PROBLEM TO WORK ON> Begin with the line that contains "for thing in" and end with the line that contains "zip(*points))), Vector(map(max, zip(*points)))": copy that span of lines exactly, and nothing outside it.

GIVEN INFORMATION>
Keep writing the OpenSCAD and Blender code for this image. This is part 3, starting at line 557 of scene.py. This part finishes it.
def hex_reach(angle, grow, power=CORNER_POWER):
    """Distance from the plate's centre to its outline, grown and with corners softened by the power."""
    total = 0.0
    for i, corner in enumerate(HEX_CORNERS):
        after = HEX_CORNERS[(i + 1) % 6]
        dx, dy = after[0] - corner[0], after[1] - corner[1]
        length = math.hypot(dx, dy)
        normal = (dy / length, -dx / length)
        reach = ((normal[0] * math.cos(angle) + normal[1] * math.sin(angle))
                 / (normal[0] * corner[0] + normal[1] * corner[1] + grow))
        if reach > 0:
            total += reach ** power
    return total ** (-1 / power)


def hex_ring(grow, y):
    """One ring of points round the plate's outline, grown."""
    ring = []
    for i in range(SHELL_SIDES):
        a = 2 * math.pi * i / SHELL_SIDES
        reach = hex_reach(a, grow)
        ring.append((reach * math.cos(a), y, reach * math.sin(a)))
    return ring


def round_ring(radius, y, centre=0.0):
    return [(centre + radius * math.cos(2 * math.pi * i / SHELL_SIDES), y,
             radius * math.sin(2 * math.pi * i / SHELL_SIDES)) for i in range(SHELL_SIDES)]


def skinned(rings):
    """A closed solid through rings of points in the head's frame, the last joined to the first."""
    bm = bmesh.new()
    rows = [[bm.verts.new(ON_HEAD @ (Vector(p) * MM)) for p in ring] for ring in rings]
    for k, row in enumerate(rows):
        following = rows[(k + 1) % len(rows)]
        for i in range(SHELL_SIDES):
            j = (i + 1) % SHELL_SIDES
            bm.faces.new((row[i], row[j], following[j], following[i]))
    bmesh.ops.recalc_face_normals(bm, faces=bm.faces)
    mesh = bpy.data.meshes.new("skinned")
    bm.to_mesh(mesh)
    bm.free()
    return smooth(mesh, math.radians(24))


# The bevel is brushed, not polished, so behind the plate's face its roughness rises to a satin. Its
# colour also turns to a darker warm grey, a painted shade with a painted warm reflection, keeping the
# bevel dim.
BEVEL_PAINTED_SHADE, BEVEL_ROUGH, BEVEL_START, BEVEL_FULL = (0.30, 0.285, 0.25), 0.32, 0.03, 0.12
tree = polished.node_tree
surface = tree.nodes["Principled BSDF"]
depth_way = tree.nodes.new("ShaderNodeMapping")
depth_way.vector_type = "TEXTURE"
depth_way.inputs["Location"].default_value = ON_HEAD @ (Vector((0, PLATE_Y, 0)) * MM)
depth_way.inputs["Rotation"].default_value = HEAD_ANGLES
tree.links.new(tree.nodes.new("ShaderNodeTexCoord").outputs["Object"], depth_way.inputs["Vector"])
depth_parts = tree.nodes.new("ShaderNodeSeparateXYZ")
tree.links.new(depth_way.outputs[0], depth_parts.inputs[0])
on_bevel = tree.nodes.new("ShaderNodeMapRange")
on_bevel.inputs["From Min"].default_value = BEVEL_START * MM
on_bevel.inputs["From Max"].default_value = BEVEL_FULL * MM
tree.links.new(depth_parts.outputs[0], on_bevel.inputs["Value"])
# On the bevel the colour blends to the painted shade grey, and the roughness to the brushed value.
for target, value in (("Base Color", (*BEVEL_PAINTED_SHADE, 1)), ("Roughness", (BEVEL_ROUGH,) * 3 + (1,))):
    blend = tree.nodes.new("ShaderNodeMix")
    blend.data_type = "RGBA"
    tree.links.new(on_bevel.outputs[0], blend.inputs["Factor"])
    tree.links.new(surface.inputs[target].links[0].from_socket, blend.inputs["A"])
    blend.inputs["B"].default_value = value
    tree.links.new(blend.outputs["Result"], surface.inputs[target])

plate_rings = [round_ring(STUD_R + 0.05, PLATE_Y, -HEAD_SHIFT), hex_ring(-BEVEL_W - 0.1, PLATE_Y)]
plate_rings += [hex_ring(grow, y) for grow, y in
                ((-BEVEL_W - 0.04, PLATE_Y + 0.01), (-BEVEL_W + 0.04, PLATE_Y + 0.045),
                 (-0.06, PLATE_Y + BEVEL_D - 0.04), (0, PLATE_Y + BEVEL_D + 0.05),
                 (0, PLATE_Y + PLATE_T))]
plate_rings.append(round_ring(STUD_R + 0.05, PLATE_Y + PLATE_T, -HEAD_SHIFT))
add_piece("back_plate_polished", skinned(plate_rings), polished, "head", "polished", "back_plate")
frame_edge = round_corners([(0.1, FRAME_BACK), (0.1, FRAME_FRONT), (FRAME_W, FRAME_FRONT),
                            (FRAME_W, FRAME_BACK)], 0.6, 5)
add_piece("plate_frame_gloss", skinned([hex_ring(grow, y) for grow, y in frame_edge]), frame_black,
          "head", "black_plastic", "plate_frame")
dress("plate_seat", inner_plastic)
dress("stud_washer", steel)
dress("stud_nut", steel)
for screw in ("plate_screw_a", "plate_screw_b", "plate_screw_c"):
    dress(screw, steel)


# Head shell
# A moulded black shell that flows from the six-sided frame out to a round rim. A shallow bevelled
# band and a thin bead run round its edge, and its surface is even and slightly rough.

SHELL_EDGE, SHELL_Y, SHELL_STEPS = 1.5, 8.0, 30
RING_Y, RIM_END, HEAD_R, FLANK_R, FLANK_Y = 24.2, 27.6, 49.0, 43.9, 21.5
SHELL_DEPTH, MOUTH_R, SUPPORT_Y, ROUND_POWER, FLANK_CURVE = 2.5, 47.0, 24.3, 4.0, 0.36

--

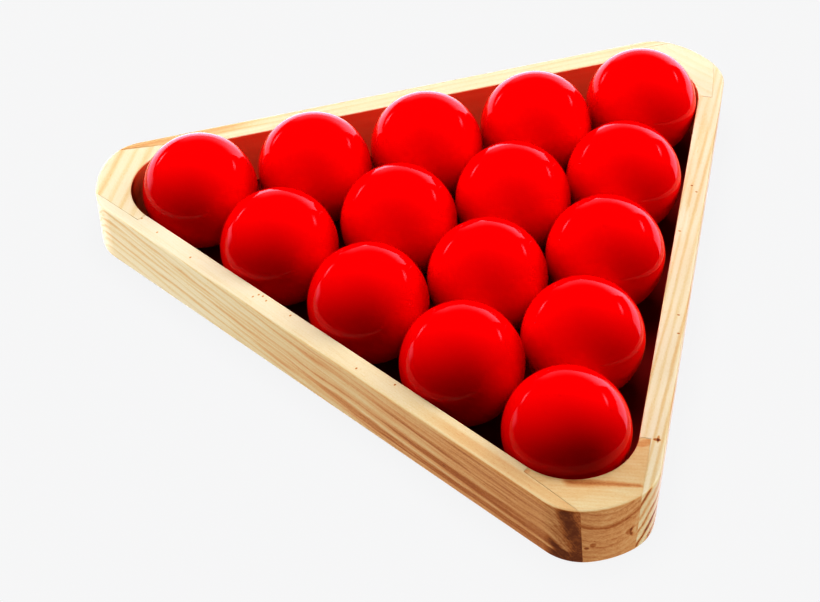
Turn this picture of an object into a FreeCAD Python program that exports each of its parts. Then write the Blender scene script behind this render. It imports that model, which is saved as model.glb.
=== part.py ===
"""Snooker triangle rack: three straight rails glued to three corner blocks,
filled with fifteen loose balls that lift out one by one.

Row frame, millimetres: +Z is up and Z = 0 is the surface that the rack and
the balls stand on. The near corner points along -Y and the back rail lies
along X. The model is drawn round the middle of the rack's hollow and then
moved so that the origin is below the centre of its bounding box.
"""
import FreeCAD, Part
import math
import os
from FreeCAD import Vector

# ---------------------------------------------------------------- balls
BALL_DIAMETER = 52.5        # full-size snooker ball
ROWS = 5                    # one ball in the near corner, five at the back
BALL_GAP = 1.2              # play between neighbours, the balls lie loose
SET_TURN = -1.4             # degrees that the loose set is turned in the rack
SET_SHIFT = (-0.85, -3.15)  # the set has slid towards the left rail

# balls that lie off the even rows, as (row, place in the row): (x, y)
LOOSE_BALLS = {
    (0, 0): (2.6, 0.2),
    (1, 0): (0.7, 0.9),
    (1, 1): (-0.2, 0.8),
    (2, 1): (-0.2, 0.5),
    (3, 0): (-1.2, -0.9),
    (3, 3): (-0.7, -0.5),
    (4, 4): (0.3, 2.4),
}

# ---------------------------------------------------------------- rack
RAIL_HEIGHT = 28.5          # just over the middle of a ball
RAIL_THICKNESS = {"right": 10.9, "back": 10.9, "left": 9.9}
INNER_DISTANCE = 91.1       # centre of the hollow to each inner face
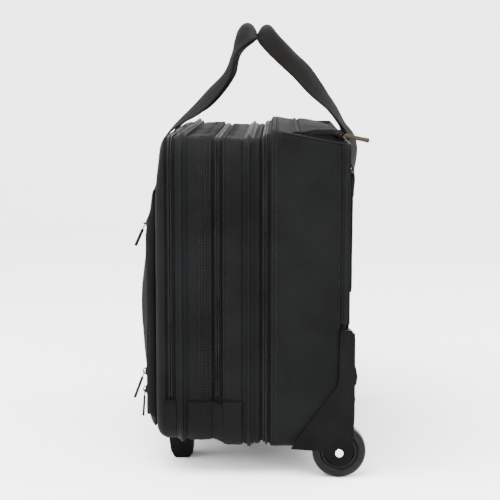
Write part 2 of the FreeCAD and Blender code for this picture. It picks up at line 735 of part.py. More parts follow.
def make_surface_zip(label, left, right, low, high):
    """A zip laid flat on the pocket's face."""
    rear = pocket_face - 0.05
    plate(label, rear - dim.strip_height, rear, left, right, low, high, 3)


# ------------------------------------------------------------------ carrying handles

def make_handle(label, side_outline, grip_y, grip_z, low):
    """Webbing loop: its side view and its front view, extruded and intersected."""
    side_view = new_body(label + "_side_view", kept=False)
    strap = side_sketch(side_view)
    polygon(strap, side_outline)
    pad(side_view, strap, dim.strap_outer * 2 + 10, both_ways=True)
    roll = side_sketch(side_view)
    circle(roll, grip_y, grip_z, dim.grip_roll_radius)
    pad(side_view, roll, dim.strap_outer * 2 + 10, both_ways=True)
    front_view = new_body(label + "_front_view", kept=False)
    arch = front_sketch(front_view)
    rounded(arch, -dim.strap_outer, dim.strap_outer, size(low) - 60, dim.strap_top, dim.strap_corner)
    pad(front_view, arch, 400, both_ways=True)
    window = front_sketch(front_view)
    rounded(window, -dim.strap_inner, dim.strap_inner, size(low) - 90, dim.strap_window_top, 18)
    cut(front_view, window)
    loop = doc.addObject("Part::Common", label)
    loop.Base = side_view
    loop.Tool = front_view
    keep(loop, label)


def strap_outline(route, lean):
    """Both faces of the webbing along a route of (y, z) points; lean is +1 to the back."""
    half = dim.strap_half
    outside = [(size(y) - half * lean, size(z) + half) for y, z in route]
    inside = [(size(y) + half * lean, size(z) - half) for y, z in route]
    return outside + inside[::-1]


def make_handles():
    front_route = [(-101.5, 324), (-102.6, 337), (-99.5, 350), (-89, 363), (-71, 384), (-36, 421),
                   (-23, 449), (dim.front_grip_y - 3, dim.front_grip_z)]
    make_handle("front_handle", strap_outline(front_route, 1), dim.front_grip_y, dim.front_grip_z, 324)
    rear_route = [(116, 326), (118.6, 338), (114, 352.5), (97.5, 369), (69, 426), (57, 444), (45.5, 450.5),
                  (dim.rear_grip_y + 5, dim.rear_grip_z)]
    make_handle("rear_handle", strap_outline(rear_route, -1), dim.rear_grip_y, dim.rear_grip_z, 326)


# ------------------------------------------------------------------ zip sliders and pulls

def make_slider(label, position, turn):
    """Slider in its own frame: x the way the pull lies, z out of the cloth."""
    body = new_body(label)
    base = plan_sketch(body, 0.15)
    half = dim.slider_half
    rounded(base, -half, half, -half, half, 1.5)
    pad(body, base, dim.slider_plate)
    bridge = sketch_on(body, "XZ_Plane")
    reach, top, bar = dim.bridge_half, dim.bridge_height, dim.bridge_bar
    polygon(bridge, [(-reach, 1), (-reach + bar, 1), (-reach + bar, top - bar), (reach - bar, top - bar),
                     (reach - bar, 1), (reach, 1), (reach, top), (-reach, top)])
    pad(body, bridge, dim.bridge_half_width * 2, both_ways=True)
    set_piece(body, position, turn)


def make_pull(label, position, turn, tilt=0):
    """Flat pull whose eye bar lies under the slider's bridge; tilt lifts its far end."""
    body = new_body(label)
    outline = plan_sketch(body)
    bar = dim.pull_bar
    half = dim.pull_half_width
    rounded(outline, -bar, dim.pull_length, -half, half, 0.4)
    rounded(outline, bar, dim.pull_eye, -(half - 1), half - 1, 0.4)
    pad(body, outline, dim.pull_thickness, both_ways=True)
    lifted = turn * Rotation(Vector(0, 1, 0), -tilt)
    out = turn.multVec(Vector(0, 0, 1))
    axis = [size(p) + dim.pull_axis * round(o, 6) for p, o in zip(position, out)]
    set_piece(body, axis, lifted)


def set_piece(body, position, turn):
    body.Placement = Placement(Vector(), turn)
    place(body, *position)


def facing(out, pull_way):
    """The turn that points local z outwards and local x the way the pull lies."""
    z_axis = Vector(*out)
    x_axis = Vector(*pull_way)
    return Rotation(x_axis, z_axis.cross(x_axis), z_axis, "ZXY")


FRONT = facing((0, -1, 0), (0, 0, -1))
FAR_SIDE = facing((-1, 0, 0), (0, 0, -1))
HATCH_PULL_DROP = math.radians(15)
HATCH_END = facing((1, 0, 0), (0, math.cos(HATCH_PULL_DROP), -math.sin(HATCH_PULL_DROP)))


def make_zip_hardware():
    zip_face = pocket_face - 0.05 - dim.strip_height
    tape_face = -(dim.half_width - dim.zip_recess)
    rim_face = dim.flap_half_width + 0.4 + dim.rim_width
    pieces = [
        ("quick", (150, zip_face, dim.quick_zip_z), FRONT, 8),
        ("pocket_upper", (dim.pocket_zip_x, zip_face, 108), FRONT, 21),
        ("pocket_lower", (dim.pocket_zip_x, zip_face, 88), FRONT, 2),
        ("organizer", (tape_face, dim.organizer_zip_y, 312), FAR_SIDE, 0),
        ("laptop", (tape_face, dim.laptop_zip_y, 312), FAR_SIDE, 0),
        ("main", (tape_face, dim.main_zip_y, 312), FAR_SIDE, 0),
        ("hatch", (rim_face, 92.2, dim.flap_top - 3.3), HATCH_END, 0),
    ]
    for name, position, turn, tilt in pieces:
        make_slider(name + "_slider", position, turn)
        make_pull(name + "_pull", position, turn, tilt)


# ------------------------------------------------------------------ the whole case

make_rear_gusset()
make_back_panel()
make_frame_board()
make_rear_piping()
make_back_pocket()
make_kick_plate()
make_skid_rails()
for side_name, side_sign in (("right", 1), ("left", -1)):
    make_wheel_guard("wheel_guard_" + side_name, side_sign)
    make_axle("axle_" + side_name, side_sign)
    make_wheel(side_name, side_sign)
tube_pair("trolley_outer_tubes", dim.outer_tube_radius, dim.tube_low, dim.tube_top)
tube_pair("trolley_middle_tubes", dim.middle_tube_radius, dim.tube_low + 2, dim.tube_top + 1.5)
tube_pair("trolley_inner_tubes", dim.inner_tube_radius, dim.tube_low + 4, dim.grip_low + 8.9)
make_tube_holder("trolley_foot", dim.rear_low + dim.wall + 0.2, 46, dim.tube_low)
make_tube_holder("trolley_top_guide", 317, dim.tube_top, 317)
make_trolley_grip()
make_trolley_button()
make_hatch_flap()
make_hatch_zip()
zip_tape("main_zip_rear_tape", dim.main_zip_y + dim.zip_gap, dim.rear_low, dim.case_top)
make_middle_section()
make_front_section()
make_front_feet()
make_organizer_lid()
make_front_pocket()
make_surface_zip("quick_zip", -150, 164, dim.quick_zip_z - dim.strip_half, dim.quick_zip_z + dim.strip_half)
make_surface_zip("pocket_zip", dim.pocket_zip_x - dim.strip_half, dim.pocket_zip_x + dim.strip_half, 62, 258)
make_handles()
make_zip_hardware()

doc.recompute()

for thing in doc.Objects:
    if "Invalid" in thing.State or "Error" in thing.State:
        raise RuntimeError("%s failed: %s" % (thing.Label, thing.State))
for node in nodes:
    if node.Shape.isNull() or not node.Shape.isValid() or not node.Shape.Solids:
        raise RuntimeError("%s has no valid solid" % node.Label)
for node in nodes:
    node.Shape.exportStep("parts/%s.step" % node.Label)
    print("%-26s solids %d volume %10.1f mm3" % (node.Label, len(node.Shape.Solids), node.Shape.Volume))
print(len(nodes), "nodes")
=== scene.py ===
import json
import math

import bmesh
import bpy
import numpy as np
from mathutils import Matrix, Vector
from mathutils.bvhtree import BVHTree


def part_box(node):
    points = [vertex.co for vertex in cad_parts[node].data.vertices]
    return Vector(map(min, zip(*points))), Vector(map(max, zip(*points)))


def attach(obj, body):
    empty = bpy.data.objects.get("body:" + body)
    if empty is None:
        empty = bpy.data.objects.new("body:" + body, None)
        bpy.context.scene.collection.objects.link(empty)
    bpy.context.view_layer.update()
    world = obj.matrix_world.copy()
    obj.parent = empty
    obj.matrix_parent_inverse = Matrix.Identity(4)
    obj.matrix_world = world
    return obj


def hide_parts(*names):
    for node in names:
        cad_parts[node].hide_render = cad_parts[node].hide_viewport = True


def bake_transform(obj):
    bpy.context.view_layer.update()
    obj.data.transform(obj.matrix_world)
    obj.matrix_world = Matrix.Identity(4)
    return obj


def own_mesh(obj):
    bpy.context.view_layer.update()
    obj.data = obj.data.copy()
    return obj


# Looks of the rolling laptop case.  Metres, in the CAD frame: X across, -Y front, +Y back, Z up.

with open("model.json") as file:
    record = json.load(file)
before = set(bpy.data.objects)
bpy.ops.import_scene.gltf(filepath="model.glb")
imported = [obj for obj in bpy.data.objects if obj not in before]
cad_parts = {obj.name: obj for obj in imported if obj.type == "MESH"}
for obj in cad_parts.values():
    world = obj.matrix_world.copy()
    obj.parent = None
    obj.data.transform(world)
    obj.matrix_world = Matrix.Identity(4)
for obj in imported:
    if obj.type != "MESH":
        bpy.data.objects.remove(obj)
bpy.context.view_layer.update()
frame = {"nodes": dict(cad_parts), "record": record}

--

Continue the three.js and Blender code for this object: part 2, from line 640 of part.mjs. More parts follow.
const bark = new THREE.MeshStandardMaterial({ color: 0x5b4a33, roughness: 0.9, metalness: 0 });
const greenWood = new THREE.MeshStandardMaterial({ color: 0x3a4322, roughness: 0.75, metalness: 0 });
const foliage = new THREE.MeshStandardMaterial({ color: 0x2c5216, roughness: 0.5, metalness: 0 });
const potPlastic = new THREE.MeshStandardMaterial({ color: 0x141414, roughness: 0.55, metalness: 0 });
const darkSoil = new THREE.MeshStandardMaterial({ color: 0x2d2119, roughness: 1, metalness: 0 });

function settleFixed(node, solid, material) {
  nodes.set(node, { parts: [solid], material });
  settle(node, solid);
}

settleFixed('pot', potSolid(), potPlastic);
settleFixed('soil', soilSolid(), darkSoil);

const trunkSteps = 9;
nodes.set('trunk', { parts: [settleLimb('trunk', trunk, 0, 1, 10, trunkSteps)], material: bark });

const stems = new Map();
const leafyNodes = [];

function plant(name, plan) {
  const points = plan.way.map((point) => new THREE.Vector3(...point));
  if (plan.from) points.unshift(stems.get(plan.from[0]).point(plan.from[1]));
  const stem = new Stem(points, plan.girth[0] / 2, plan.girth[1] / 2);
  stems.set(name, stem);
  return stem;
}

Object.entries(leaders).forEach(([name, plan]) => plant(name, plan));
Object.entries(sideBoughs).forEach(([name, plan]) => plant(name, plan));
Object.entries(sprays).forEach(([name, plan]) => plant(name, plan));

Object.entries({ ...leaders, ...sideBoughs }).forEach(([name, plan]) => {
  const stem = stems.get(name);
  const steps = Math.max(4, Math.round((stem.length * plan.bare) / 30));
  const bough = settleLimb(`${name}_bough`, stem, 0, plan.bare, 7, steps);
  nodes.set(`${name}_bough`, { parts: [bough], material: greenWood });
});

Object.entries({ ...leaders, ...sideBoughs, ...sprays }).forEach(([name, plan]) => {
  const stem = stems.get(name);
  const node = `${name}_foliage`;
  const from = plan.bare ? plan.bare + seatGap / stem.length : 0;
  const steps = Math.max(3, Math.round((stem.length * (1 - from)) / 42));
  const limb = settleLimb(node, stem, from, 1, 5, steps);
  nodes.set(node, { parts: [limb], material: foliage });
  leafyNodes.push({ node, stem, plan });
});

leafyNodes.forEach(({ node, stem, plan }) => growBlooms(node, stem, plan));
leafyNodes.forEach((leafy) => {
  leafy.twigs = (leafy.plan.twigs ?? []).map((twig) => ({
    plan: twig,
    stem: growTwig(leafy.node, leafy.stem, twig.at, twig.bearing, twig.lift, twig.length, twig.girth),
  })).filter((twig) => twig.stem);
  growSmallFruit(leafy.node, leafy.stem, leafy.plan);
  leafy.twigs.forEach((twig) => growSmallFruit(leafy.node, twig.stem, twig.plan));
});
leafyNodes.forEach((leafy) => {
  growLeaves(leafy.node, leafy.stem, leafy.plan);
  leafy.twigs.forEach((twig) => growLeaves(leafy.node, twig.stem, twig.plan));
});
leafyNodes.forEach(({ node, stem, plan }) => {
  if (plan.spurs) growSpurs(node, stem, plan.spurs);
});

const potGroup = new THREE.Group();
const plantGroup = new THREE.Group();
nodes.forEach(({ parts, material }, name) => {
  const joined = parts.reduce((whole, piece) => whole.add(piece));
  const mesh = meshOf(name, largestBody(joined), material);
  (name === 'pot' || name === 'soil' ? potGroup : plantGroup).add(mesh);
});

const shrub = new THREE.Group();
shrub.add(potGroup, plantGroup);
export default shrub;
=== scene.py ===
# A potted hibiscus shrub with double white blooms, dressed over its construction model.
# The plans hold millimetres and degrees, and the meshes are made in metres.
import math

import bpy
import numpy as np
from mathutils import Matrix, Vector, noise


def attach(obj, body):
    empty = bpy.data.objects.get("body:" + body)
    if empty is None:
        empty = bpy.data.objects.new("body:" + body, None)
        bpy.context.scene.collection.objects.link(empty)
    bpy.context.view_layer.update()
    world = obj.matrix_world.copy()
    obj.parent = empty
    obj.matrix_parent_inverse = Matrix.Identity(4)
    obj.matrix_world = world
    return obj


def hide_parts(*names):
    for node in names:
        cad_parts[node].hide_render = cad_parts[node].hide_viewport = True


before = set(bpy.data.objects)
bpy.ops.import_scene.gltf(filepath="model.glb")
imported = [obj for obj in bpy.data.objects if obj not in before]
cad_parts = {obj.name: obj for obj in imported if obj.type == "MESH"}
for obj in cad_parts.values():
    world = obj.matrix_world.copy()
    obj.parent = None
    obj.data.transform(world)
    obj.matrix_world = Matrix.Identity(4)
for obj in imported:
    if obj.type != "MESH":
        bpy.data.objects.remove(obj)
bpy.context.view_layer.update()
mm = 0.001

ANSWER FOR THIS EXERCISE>
for thing in doc.Objects:
    if "Invalid" in thing.State or "Error" in thing.State:
        raise RuntimeError("%s failed: %s" % (thing.Label, thing.State))
for node in nodes:
    if node.Shape.isNull() or not node.Shape.isValid() or not node.Shape.Solids:
        raise RuntimeError("%s has no valid solid" % node.Label)
for node in nodes:
    node.Shape.exportStep("parts/%s.step" % node.Label)
    print("%-26s solids %d volume %10.1f mm3" % (node.Label, len(node.Shape.Solids), node.Shape.Volume))
print(len(nodes), "nodes")
=== scene.py ===
import json
import math

import bmesh
import bpy
import numpy as np
from mathutils import Matrix, Vector
from mathutils.bvhtree import BVHTree


def part_box(node):
    points = [vertex.co for vertex in cad_parts[node].data.vertices]
    return Vector(map(min, zip(*points))), Vector(map(max, zip(*points)))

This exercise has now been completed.